Appel de la commune de Paris 6 septembre 1870
En présence de l’ennemi, plus de partis, ni de nuances. Avec un pouvoir qui trahissait la nation, le concours était impossible. Le gouvernement sorti du grand mouvement du 4 septembre représente la pensée républicaine et la défense nationale. Cela suffit. Toute opposition, toute contradiction, doivent disparaître devant le salut commun. Il n’existe plus qu’un ennemi, le Prussien, et son complice, le partisan de la dynastie déchue, qui voudrait faire de l’ordre dans Paris avec les baïonnettes prussiennes. Maudit soit celui qui, à l’heure suprême où nous touchons, pourrait conserver une préoccupation personnelle, une arrière-pensée, qu’elle qu’elle fût. Les soussignés, mettant de côté toute opinion particulière, viennent offrir au gouvernement provisoire leur concours le plus énergique et le plus absolu, sans aucune réserve ni condition, si ce n’est qu’il maintiendra quand même la République et s’ensevelira avec nous sous les ruines de Paris, plutôt que signer le déshonneur et le démembrement de la France. Basenq, Auguste Blanqui, Casimir Bouis, Breuillé, Brideau, Caria, Eudes, Flotte, E. Gois, Granger, Lacambre, Ed. Evraud, Léonce Levraud, Pilhes, Regnard, Sourd, Tridon, Henri Verlet, Emile Villeneuve, Henri Villeneuve. »

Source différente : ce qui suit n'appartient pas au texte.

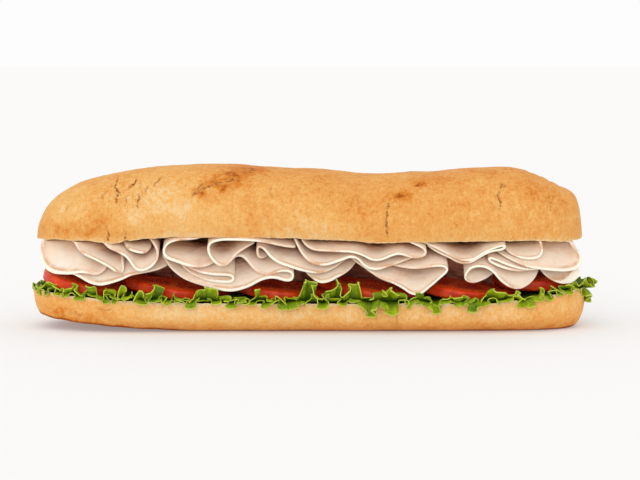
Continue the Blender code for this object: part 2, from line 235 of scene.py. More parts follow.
HANGING_FRILL = (
    (-152, 0.4, 4), (-144, -0.6, 3), (-136, 0.4, 2.5), (-130, -1.0, 2.5), (-124, 0.2, 2),
    (-116, 0.5, 1.5), (-106, 0.4, 2), (-98, 0.4, 2.5), (-92, 0.8, 2), (-86, 0.8, 2),
    (-78, 0.2, 3), (-72, 0.9, 2), (-66, 0.0, 3), (-60, 0.4, 2.5), (-54, 0.9, 1.5),
    (-47, 0.8, 0.5), (-40, -0.2, 3), (-36, 0.1, 3), (-31, 0.5, 1.5), (-25.4, 0.3, 1.5),
    (-23.4, -2.0, 4), (-18.8, -1.8, 4), (-16.4, 0.4, 1.5), (-13.4, -1.8, 3.5),
    (-9.8, -4.8, 5), (-6.6, -1.8, 3.5), (-2, 0.6, 2), (2.6, 2.0, 4), (6.2, 0.6, 7),
    (10.5, 2.2, 5), (14, 1.4, 2), (20, 0.6, 1), (26.6, 0.2, 1.5), (28.6, -3.0, 4),
    (31.6, -6.2, 4.5), (35.6, -5.2, 4.5), (37.6, -0.6, 2.5), (39.6, -3.6, 4.5),
    (43.6, -6.4, 5.5), (47.4, -4.6, 5), (49.4, -0.4, 2), (53.4, -1.8, 3), (57, -0.2, 2),
    (60.4, -0.6, 2), (63, -3.2, 4), (66.6, -4.6, 4.5), (70.4, -2.2, 3.5), (74.5, 0.2, 2),
    (78, 0.0, 1.5), (83.6, -1.4, 3), (87, -5.6, 4), (91.4, -2.4, 3.5), (94, 0.2, 2),
    (101, -0.4, 2.5), (107, 0.0, 2), (113.6, -1.6, 3), (117.6, -5.2, 4), (121, -2.2, 3),
    (125, 0.0, 2), (132, -0.4, 2.5), (139, 0.2, 2.5), (145, -1.0, 3), (149, -8.0, 5), (152, -15.0, 5.5),
)
# Ruffles: wave length, how far they stand off the leaf, how far they swing along it
RUFFLES = (
    (12.0, 1.6, 1.5),
    (6.8, 2.1, 1.7),
    (2.9, 0.55, 0.4),
)

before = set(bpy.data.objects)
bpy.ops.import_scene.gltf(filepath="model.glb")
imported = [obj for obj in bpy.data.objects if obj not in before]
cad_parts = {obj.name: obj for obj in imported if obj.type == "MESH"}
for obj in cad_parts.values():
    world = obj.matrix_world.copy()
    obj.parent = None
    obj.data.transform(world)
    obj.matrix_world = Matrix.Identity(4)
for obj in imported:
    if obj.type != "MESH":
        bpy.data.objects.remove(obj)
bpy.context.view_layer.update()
ROLL_HALF = (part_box("bun_top")[1].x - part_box("bun_top")[0].x) / 2 / MM
LOWER_HALF = ROLL_HALF * LOWER_LENGTHENING


# ---------------------------------------------------------------- numbers
def clamp(value, low=0.0, high=1.0):
    return max(low, min(high, value))


def ease(share):
    return share * share * (3 - 2 * share)


def fade(value, start, end):
    """0 at start, 1 at end, eased between."""
    return ease(clamp((value - start) / (end - start)))


def mixed(first, second, share):
    return first + (second - first) * share


def stations(table, x, column=1):
    """A value eased from one station of a table to the next."""
    if x <= table[0][0]:
        return table[0][column]
    for before, after in zip(table, table[1:]):
        if x <= after[0]:
            share = ease((x - before[0]) / (after[0] - before[0]))
            return mixed(before[column], after[column], share)
    return table[-1][column]


def lumps(x, y, z, size, seed=0):
    """Smooth noise from -1 to 1 whose lumps are about size across."""
    return noise.noise(Vector((x / size + 7.3 * seed, y / size - 3.1 * seed, z / size)))


def power(value, exponent):
    return math.copysign(abs(value) ** exponent, value)


def evenly(points, count):
    """count + 1 points spaced evenly along a line of points."""
    lengths = [0.0]
    for (y0, z0), (y1, z1) in zip(points, points[1:]):
        lengths.append(lengths[-1] + math.hypot(y1 - y0, z1 - z0))
    spaced = []
    leg = 0
    for step in range(count + 1):
        target = lengths[-1] * step / count
        while leg < len(points) - 2 and lengths[leg + 1] < target:
            leg += 1
        share = (target - lengths[leg]) / max(1e-9, lengths[leg + 1] - lengths[leg])
        (y0, z0), (y1, z1) = points[leg], points[leg + 1]
        spaced.append((mixed(y0, y1, share), mixed(z0, z1, share)))
    return spaced


def beside_path(x, z, path):
    """(signed distance from a line of points, how far along it) of a point."""
    nearest, along = math.inf, 0.0
    for leg, ((x0, z0), (x1, z1)) in enumerate(zip(path, path[1:])):
        run, climb = x1 - x0, z1 - z0
        share = clamp(((x - x0) * run + (z - z0) * climb) / (run * run + climb * climb))
        away = math.hypot(x - x0 - run * share, z - z0 - climb * share)
        if away < abs(nearest):
            nearest = math.copysign(away, (x - x0) * climb - (z - z0) * run)
            along = (leg + share) / (len(path) - 1)
    return nearest, along


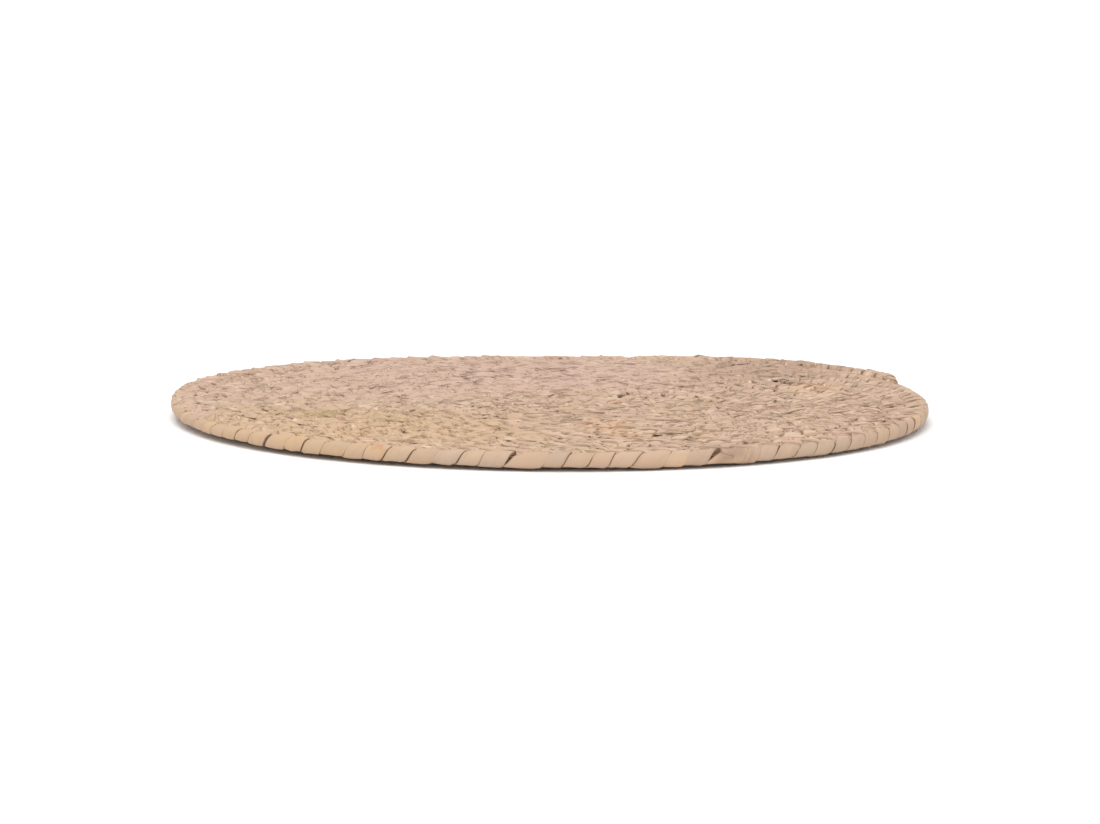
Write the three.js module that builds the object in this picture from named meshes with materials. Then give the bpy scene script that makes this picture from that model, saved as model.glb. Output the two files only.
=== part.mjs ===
// A round seagrass placemat: one flat three-strand plait, coiled on itself from the middle outwards and
// sewn edge to edge. The mat is one piece, so it is one closed solid: a spiral of rows with a groove
// between them, a rim scalloped by the strands that turn over it, and an underside that lies flat.
// Millimetres, +Z up. The origin is under the middle of the mat, on the surface that it lies on.

import * as THREE from "three";

const { degToRad, euclideanModulo, smoothstep } = THREE.MathUtils;
const TWO_PI = 2 * Math.PI;

// Driving dimensions

const MAT_RADIUS = 190; // from the eye of the coil to the edge, where the last turn is widest
const ROW_WIDTH = 11; // width of the plait, which is also the pitch of the turns
const THICKNESS = 7; // height of the plait over its crown
const GROOVE_DEPTH = 1.9; // how far the sewn groove between two turns lies below the crown
const LOBE_PITCH = 10.8; // length of rim that one strand covers before the next one turns over it
const LOBE_DEPTH = 1.2; // how far the rim draws in between two strands
const TAIL_ANGLE = degToRad(15.5); // where the plait ends, counterclockwise from +X
const TAIL_LENGTH = 30; // length over which the end of the plait thins out against the turn inside it
const TAIL_TUCK = 2.2; // how far the tip of the tail is pulled in under the edge of that turn
const EYE_TURN = 0.55; // turns that the tight knot in the middle takes up before the rows start
const FLAT_RADIUS = 90; // inside this radius the mat lies flat on its surface

// Lift of the rim over the surface every 45 degrees, counterclockwise from +X: a used mat curls up a
// little, most of all at its left and right ends.
const RIM_LIFT = [3.9, 4.8, 0.2, 2.8, 4.4, 2.6, 1.8, 1.6];
const LIFT_GROWTH = 1.6; // power by which the lift grows from the flat middle to the rim

// The lines along a row: the groove at its inner edge and the two edges of its flat crown, which lie
// across the row at a share of its width. firstStep is the step after the eye at which a line starts,
// because the plait starts with a slanted end.
const GROOVE = { firstStep: 8 };
const INNER_CROWN = { across: 0.3, firstStep: 5 };
const OUTER_CROWN = { across: 0.7, firstStep: 2 };

// Levels of the rim, from the top down: how far each is drawn in from the edge, its height as a share
// of the thickness, and how far the strands have moved along the rim there, as a share of a lobe.
const RIM_LEVELS = [
  { drawnIn: 0.9, height: 0.78, slant: -0.28 },
  { drawnIn: 0, height: 0.5, slant: 0 },
  { drawnIn: 0.8, height: 0.2, slant: 0.28 },
  { drawnIn: 2.6, height: 0, slant: 0.4 },
];

// How finely the surface is divided: steps in one turn near the eye and farther out, steps in one lobe
// of the rim, and the rings of the underside, of which the last bounds the flat middle.
const STEPS_NEAR_EYE = 44;
const TURNS_NEAR_EYE = 6;
const STEPS_FARTHER_OUT = 72;
const STEPS_PER_LOBE = 3;
const UNDERSIDE_RINGS = [
  { radius: 140, steps: 96 },
  { radius: FLAT_RADIUS, steps: 48 },
];

// Sizes that follow

const LAST_TURN = MAT_RADIUS / ROW_WIDTH - 1; // where the tail ends, counted along the inner edge
const RIM_LENGTH = TWO_PI * (MAT_RADIUS - ROW_WIDTH / 2);
const LOBES = Math.round(RIM_LENGTH / LOBE_PITCH);
const TAIL_TURNS = TAIL_LENGTH / RIM_LENGTH;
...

Manifeste du Conseil National du Parti Ouvrier Français, juin 1893
« L’internationalisme n’est ni l’abaissement, ni le sacrifice de la patrie. Les patries, lorsqu’elles se sont constituées, ont été une première et nécessaire étape vers l’unité humaine à laquelle nous tendons et dont l’internationalisme, engendré par toute la civilisation moderne, représente une nouvelle étape, aussi inéluctable. Et de même que la patrie française ne s’est pas organisée contre les différentes provinces qu’elle arrachait à un antagonisme caduc pour les solidariser, mais en leur faveur et pour leur plus libre et large vie, de même la patrie humaine que réclame l’état social de la production, de l’échange et de la science ne s’opère, ne peut pas s’opérer aux dépens des nations de l’heure présente, mais à leur bénéfice et pour leur développement supérieur. On ne cesse pas d’être patriote en entrant dans la voie internationale qui s’impose au complet épanouissement de l’humanité, pas plus qu’on ne cessait, à la fin du siècle dernier, d’être Provençal, Bourguignon, Flamand ou Breton, en devenant Français. Les internationalistes peuvent se dire, au contraire, les seuls patriotes, parce qu’ils sont les seuls à se rendre compte des conditions agrandies dans lesquelles peuvent et doivent être assurés l’avenir et la grandeur de la patrie, de toutes les patries, d’antagoniques devenues solidaires. En criant : «Vive l’Internationale !» ils crient : «Vive la France du Travail ! Vive la mission historique du prolétariat français qui ne peut s’affranchir qu’en aidant à l’affranchissement du prolétariat universel !». Les socialistes français sont encore patriotes à un autre point de vue et pour d’autres raisons : parce que la France a été dans le passé, et est destinée à être dès maintenant un des facteurs les plus importants de l’évolution sociale de notre espèce. Nous voulons donc - et ne pouvons pas ne pas vouloir - une France grande et forte, capable de défendre sa République contre les monarchies coalisées et capable de protéger son prochain 89 ouvrier contre une coalition, au moins éventuelle, de l’Europe capitaliste. »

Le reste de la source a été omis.